GET BACK TO ADDING THAT BEER DISPENSER!

I come with history in that dept.…think I should audition? :confused:
Fluff

[size=200]PROCEED[/size]

NOOOOOOOOOOOOOOOOOOOOOOOOOOOOoooooooooooooooooooooooooooooooooooooooooooooooooooooooooooooooooooooooooo!

Having read everything above with the excpetion of the spoilers, I am HUGELY disappointed. The “Special Edition” of Alien was the first movie I ever bought on VHS. I must have been about 14 at the time, and I persuaded the shop keeper in a different store to go and buy it from the place next door for me. I practically wore that tape out watching it.
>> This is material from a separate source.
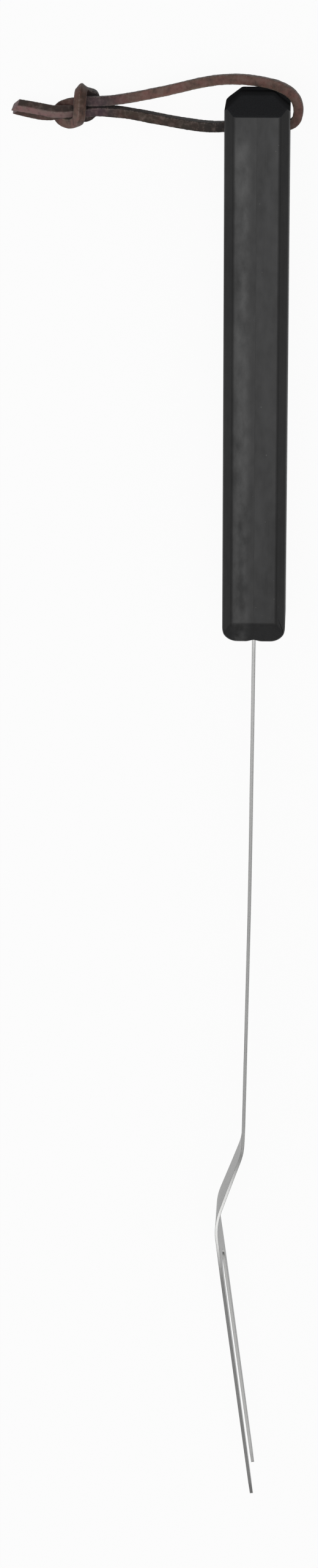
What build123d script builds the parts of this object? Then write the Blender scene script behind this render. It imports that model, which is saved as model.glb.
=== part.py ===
from build123d import *
from math import cos, radians, sin, tan
import os

os.makedirs("parts", exist_ok=True)

# A long two-tined flesh fork: one stamped steel sheet whose tang is hidden
# between two handle scales, with a leather lace knotted through the butt.
# Millimetres. The fork lies on one narrow edge of its handle, on z = 0.
# +Y runs towards the butt and the lace, -Y towards the tines, and X is the
# thickness of the handle. The origin is the middle of the face it lies on.

# Handle
handle_thickness = 20.0
handle_width = 28.0
flat_length = 160.0
long_chamfer = 3.0
butt_bevel_run = 5.8
butt_bevel_drop = 5.0
butt_corner_run = 4.2
butt_corner_drop = 5.0
nose_bevel_run = 7.0
nose_bevel_drop = 4.2
nose_corner_radius = 4.8
edge_radius = 0.7
end_edge_radius = 1.2
joint_ease_width = 2.2
joint_ease_depth = 0.6

# Fork blade
sheet = 1.0
tang_length = 118.0
tang_end_width = 10.0
mouth_width = 13.0
waist_width = 11.0
neck_width = 15.0
knee_width = 18.6
palm_width = 24.8
tine_spacing = 21.6
tine_root_width = 5.2
tine_tip_width = 2.6
tine_point_length = 7.0
tine_point_radius = 0.5
slot_length = 89.0
shank_half_length = 88.0
shank_end_length = 91.3
neck_run = 25.3
head_run = 103.3
shank_angle = 0.5
shank_end_angle = 1.05
neck_angle = 19.8
tine_angle = 7.3
shank_bow_radius = 4000.0
neck_bend_radius = 20.0
knee_bend_radius = 21.0
palm_to_slot = 6.0
neck_flare_slope = 0.03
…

So, you can imagine that I have been looking forward to this movie with such eager anticipation. I have studiously avoided watching any trailers and avoided reading any reviews. The last time I did that was when Star Wars Episode 1 was about to come out (look how well that worked out for me!).

So I was heartened - HEARTENED, I TELL YOU! - to see two pages of comments following KB’s post on the forum. I thought I’d give it a quick look! I should have known better. Keith never posts reviews of things he likes in this section. It takes a spectacular act of artistic abuse (or Garrett Hedlund) to get him out of the Northern Hemisphere of the forum.

So it seems that once again I’ve been duped. Suckered. Fallen for it hook line and sinker. Forget studios forgoing writing and relying on CGI. It sounds like they didn’t even get that right. This is a prime example of hiding behind a Brand and screw the details. Everyone’s heard of it! Of course we’ll make millions! Yes, I’m looking at you Terminator 4. Yes, I’m looking at you, Star Wars 1-3. And I’m looking at you, Entire Transformers Series.

Keith, don’t worry about things such as coding or design going forward. You’ve got brand recognition now. Scriv 3.0 should just be a hastily pulled together notepad.exe clone with lots of Scrivener logos and icons added. We will buy it anyway. It turns out we are that stupid.

There is a famous cat called Bruce Campbell? Does the human Bruce Campbell know?